--- start ---
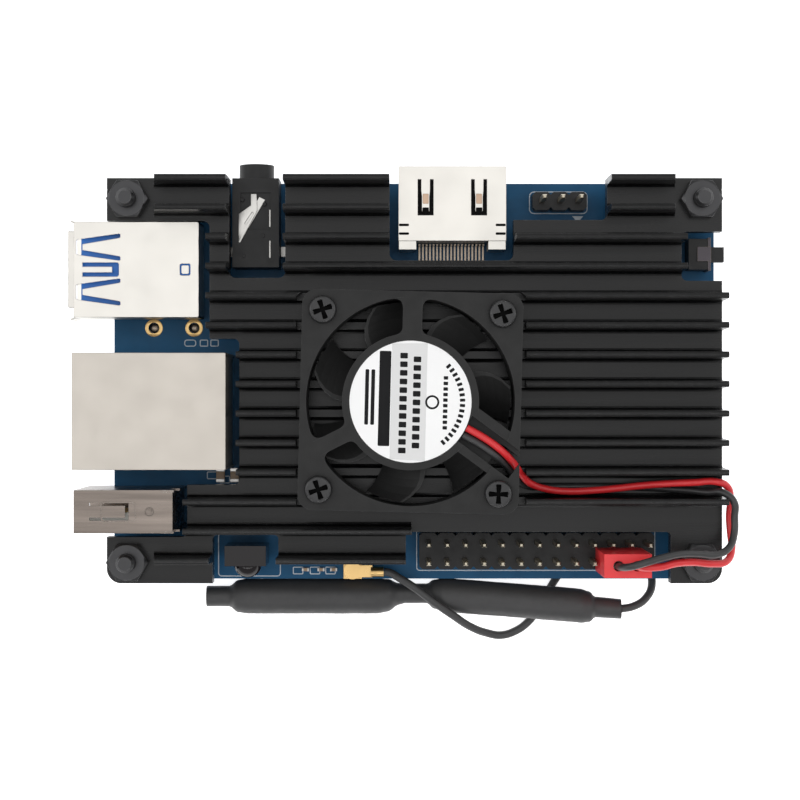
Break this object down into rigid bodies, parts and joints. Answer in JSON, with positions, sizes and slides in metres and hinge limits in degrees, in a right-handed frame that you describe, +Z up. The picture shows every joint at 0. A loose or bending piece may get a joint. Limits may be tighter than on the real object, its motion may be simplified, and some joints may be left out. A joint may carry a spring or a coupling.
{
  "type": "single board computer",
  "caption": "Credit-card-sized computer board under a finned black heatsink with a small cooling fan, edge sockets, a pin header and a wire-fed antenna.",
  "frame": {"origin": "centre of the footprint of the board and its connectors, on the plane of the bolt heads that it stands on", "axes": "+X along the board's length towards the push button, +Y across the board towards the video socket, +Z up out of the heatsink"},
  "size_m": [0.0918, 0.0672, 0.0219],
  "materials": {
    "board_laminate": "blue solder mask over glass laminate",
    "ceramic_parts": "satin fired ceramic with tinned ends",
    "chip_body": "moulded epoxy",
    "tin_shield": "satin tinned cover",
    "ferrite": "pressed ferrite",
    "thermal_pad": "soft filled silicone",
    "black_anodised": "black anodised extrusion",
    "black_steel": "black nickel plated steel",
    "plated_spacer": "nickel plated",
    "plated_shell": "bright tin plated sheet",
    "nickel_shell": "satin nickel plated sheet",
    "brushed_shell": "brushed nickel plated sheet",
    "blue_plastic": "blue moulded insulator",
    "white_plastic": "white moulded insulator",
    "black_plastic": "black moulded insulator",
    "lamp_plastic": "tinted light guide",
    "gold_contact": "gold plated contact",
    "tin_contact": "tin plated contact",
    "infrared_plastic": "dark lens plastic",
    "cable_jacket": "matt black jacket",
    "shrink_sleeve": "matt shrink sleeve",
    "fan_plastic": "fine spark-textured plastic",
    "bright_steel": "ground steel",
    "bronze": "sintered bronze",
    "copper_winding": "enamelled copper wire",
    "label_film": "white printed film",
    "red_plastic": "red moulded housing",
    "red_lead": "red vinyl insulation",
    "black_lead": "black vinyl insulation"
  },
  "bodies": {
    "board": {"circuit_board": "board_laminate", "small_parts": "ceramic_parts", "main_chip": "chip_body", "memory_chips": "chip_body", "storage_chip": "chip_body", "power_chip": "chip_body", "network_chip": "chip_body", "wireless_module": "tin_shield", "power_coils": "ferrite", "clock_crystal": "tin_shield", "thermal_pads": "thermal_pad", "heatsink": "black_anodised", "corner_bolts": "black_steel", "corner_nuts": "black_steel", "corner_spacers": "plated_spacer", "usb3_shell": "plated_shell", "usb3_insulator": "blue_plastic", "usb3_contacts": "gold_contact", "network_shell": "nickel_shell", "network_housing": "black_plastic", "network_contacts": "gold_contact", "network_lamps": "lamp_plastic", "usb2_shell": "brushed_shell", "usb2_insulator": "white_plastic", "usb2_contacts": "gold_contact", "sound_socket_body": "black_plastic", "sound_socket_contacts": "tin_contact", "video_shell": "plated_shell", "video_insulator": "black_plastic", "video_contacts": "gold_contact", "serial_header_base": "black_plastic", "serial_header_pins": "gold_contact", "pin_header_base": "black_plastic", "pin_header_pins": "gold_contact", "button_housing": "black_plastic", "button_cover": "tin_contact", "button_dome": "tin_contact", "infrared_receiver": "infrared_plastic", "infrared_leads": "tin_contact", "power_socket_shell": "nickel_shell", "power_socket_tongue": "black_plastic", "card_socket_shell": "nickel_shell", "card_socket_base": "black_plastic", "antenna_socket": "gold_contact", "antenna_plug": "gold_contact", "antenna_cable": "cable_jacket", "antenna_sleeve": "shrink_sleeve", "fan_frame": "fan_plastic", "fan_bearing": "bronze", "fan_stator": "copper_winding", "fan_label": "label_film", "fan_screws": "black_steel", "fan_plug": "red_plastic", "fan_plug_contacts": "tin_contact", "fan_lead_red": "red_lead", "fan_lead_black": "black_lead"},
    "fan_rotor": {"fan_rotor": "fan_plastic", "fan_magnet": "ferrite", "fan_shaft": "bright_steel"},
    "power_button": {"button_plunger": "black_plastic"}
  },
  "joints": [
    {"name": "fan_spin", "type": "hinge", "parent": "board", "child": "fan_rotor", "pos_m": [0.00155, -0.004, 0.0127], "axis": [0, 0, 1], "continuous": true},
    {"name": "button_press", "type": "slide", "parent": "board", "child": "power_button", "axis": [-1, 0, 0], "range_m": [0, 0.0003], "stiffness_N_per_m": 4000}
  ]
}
--- end ---
Work to do: Write out the data exactly as it stands.

Task result:
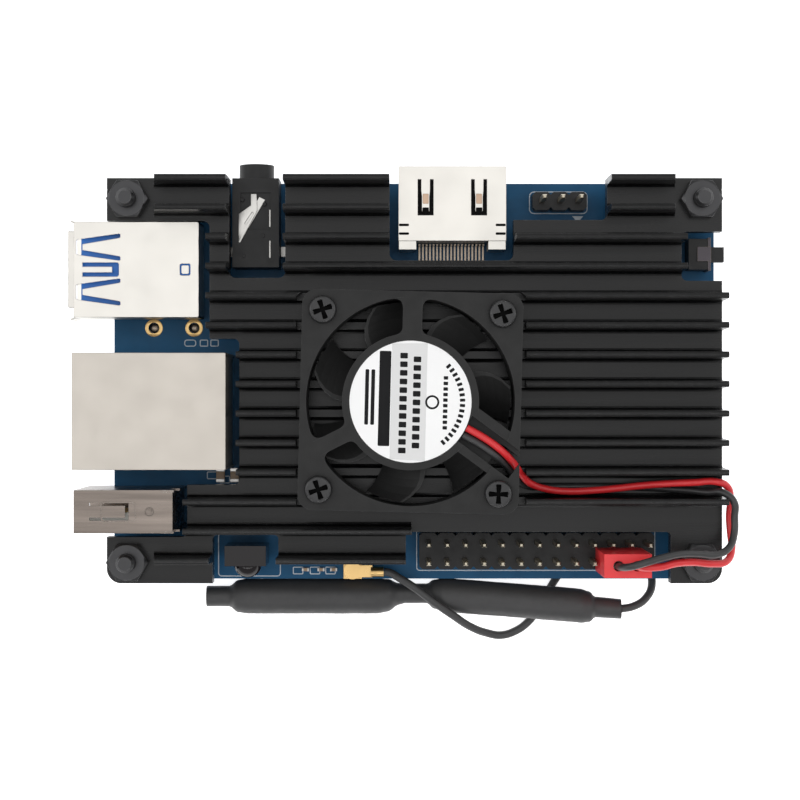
Break this object down into rigid bodies, parts and joints. Answer in JSON, with positions, sizes and slides in metres and hinge limits in degrees, in a right-handed frame that you describe, +Z up. The picture shows every joint at 0. A loose or bending piece may get a joint. Limits may be tighter than on the real object, its motion may be simplified, and some joints may be left out. A joint may carry a spring or a coupling.
{
  "type": "single board computer",
  "caption": "Credit-card-sized computer board under a finned black heatsink with a small cooling fan, edge sockets, a pin header and a wire-fed antenna.",
  "frame": {"origin": "centre of the footprint of the board and its connectors, on the plane of the bolt heads that it stands on", "axes": "+X along the board's length towards the push button, +Y across the board towards the video socket, +Z up out of the heatsink"},
  "size_m": [0.0918, 0.0672, 0.0219],
  "materials": {
    "board_laminate": "blue solder mask over glass laminate",
    "ceramic_parts": "satin fired ceramic with tinned ends",
    "chip_body": "moulded epoxy",
    "tin_shield": "satin tinned cover",
    "ferrite": "pressed ferrite",
    "thermal_pad": "soft filled silicone",
    "black_anodised": "black anodised extrusion",
    "black_steel": "black nickel plated steel",
    "plated_spacer": "nickel plated",
    "plated_shell": "bright tin plated sheet",
    "nickel_shell": "satin nickel plated sheet",
    "brushed_shell": "brushed nickel plated sheet",
    "blue_plastic": "blue moulded insulator",
    "white_plastic": "white moulded insulator",
    "black_plastic": "black moulded insulator",
    "lamp_plastic": "tinted light guide",
    "gold_contact": "gold plated contact",
    "tin_contact": "tin plated contact",
    "infrared_plastic": "dark lens plastic",
    "cable_jacket": "matt black jacket",
    "shrink_sleeve": "matt shrink sleeve",
    "fan_plastic": "fine spark-textured plastic",
    "bright_steel": "ground steel",
    "bronze": "sintered bronze",
    "copper_winding": "enamelled copper wire",
    "label_film": "white printed film",
    "red_plastic": "red moulded housing",
    "red_lead": "red vinyl insulation",
    "black_lead": "black vinyl insulation"
  },
  "bodies": {
    "board": {"circuit_board": "board_laminate", "small_parts": "ceramic_parts", "main_chip": "chip_body", "memory_chips": "chip_body", "storage_chip": "chip_body", "power_chip": "chip_body", "network_chip": "chip_body", "wireless_module": "tin_shield", "power_coils": "ferrite", "clock_crystal": "tin_shield", "thermal_pads": "thermal_pad", "heatsink": "black_anodised", "corner_bolts": "black_steel", "corner_nuts": "black_steel", "corner_spacers": "plated_spacer", "usb3_shell": "plated_shell", "usb3_insulator": "blue_plastic", "usb3_contacts": "gold_contact", "network_shell": "nickel_shell", "network_housing": "black_plastic", "network_contacts": "gold_contact", "network_lamps": "lamp_plastic", "usb2_shell": "brushed_shell", "usb2_insulator": "white_plastic", "usb2_contacts": "gold_contact", "sound_socket_body": "black_plastic", "sound_socket_contacts": "tin_contact", "video_shell": "plated_shell", "video_insulator": "black_plastic", "video_contacts": "gold_contact", "serial_header_base": "black_plastic", "serial_header_pins": "gold_contact", "pin_header_base": "black_plastic", "pin_header_pins": "gold_contact", "button_housing": "black_plastic", "button_cover": "tin_contact", "button_dome": "tin_contact", "infrared_receiver": "infrared_plastic", "infrared_leads": "tin_contact", "power_socket_shell": "nickel_shell", "power_socket_tongue": "black_plastic", "card_socket_shell": "nickel_shell", "card_socket_base": "black_plastic", "antenna_socket": "gold_contact", "antenna_plug": "gold_contact", "antenna_cable": "cable_jacket", "antenna_sleeve": "shrink_sleeve", "fan_frame": "fan_plastic", "fan_bearing": "bronze", "fan_stator": "copper_winding", "fan_label": "label_film", "fan_screws": "black_steel", "fan_plug": "red_plastic", "fan_plug_contacts": "tin_contact", "fan_lead_red": "red_lead", "fan_lead_black": "black_lead"},
    "fan_rotor": {"fan_rotor": "fan_plastic", "fan_magnet": "ferrite", "fan_shaft": "bright_steel"},
    "power_button": {"button_plunger": "black_plastic"}
  },
  "joints": [
    {"name": "fan_spin", "type": "hinge", "parent": "board", "child": "fan_rotor", "pos_m": [0.00155, -0.004, 0.0127], "axis": [0, 0, 1], "continuous": true},
    {"name": "button_press", "type": "slide", "parent": "board", "child": "power_button", "axis": [-1, 0, 0], "range_m": [0, 0.0003], "stiffness_N_per_m": 4000}
  ]
}